Initially Irish indentured labourers were used (sugar cane is a very labour
intensive crop), later replaced with slaves from Africa. Sugar lasted
until 2005 when the government closed the by then uncompetitive industry,
throwing 12% of the population out of work overnight.
The photos were taken around
the Rawlins Plantation House in the north of the island. the first
photo shows the railway (the last working line in the Caribbean outside
Cuba) built around the island in 1912 to take cane to a central processing plant
(the harvested cane needs to be processed within 24 hours of cutting) - prior to
this all plantations had to process it on site. The line is now run as a tourist
attraction for cruise ship visitors. The cost of a ticket is US$90 for an 18km
ride, even more expensive than the UK which I didn't think was
possible, against about US$1.50 for the bus trip (which is what we did).

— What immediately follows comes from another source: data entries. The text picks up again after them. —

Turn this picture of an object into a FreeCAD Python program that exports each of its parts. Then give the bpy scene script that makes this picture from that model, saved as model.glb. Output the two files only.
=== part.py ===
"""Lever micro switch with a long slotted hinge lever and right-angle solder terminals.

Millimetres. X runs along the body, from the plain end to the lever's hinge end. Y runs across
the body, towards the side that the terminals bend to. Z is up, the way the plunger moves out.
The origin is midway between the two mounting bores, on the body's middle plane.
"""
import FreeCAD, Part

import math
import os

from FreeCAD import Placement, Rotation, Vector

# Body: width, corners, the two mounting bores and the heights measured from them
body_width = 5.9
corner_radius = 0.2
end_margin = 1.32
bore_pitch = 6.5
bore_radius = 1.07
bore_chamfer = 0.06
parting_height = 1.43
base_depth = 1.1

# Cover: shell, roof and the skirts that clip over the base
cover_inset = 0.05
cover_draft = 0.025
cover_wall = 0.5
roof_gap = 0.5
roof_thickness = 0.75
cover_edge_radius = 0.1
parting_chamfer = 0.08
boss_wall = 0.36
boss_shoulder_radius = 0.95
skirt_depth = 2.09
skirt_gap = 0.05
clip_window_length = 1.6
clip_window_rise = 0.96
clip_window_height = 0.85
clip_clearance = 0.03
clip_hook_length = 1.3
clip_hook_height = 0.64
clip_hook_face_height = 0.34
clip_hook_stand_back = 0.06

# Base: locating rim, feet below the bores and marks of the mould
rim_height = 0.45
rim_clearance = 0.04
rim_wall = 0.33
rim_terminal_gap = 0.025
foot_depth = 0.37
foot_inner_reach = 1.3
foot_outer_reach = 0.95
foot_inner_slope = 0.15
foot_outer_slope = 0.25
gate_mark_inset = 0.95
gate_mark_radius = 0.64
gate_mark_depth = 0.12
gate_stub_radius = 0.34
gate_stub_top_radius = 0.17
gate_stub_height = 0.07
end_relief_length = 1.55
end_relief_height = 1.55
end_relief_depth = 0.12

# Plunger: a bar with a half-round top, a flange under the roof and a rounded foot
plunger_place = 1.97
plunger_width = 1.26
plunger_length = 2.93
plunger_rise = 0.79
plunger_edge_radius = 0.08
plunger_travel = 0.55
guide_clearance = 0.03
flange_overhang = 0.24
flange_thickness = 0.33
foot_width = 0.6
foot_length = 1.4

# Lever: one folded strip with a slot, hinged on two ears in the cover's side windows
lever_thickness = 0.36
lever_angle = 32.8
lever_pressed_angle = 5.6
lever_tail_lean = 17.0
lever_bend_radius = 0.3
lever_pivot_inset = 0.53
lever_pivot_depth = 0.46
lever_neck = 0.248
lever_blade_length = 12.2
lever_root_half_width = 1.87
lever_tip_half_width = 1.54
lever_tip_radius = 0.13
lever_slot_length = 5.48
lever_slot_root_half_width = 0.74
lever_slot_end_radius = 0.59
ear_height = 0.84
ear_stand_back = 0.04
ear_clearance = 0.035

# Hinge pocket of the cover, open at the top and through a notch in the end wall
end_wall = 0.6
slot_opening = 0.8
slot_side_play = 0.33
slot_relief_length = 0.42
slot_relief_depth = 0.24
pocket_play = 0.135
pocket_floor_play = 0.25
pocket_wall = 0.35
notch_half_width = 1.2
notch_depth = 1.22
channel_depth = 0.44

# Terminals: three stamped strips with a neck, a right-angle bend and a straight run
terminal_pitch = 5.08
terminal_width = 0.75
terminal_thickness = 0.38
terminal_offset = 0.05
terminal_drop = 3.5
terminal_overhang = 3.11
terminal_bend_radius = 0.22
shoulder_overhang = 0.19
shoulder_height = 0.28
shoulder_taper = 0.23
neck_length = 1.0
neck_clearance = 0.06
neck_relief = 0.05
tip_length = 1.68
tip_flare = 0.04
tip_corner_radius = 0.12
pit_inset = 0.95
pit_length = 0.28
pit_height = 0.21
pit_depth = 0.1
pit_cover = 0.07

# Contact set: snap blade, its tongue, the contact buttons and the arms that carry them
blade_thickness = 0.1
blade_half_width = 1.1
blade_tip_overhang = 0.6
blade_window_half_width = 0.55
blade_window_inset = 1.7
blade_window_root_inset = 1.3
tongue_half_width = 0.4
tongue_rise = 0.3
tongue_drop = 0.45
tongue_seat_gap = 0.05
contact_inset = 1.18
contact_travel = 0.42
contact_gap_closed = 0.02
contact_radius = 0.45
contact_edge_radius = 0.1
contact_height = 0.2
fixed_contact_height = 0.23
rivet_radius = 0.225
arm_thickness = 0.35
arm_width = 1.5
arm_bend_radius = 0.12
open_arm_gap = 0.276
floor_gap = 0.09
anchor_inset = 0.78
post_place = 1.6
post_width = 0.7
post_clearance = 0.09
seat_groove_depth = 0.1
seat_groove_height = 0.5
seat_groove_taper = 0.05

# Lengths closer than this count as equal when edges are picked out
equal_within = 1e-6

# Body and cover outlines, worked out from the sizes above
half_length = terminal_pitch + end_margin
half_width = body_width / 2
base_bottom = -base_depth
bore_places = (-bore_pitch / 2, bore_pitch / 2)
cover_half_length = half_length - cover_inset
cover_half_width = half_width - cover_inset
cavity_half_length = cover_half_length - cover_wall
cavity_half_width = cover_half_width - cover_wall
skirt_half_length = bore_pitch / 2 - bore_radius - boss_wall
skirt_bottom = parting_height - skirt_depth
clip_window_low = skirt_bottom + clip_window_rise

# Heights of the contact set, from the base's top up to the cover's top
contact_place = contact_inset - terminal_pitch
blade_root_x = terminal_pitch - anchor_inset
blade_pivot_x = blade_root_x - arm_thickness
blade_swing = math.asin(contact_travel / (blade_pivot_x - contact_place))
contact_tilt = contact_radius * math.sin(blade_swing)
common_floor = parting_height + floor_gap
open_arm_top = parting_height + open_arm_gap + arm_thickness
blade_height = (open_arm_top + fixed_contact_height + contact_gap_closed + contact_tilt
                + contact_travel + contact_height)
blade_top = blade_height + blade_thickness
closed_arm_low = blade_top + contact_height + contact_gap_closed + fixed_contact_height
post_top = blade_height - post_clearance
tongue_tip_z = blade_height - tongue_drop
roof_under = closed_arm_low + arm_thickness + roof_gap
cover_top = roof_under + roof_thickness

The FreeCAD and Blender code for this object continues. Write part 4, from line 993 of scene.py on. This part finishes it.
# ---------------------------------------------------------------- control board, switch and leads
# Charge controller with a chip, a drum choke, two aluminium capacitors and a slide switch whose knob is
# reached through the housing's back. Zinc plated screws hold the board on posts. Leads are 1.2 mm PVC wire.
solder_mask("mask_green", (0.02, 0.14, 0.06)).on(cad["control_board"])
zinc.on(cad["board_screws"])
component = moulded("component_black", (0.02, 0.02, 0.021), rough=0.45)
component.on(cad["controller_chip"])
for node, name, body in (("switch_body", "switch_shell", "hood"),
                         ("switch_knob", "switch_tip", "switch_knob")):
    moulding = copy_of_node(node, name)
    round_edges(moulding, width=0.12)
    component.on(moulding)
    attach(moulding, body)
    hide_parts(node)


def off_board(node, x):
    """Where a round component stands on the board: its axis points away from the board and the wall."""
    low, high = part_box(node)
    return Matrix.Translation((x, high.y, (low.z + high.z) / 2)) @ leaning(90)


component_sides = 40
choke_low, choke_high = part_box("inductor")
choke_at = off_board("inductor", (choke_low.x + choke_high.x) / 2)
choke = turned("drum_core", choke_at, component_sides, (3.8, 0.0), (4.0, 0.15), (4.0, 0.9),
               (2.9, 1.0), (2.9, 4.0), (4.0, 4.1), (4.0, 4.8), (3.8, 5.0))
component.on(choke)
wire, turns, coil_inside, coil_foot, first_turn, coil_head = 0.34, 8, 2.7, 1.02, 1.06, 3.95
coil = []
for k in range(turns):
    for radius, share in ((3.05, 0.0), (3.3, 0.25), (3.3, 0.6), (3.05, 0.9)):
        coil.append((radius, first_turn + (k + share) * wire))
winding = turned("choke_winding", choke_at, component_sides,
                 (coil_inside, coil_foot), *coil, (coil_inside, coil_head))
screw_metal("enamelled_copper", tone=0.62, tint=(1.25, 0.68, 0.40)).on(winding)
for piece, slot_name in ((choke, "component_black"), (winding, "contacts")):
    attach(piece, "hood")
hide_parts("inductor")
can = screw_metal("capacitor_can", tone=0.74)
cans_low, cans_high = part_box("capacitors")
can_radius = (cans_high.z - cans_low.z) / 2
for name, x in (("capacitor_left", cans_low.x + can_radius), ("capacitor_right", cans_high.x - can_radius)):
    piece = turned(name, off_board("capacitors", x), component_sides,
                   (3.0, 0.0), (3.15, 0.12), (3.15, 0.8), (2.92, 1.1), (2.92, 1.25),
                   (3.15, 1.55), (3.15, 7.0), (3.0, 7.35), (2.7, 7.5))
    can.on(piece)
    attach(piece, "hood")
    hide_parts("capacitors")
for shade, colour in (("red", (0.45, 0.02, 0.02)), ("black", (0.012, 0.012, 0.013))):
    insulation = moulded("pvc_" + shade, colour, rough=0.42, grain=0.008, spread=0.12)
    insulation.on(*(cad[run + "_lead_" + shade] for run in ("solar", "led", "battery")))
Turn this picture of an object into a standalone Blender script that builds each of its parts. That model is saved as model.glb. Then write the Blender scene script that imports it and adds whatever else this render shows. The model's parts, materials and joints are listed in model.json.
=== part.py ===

The second shot shows the view from the veranda where we had a very nice lunch,
looking out towards the Dutch island of St Eustatius (Statia) ten kilometres to
the north. The final photo shows a giant caterpillar of an unfortunately
(to me) unknown species. St Kitts has a very impoverished fauna and flora
because the island was more or less clear-felled for sugar. Lots of tragic
extinctions resulted. But it does have 100 000 green vervet monkeys introduced
from West Africa as pets by the French who as usual round here once had the
island. They are now a particularly annoying pest, taking just one bite from a
fruit before discarding it.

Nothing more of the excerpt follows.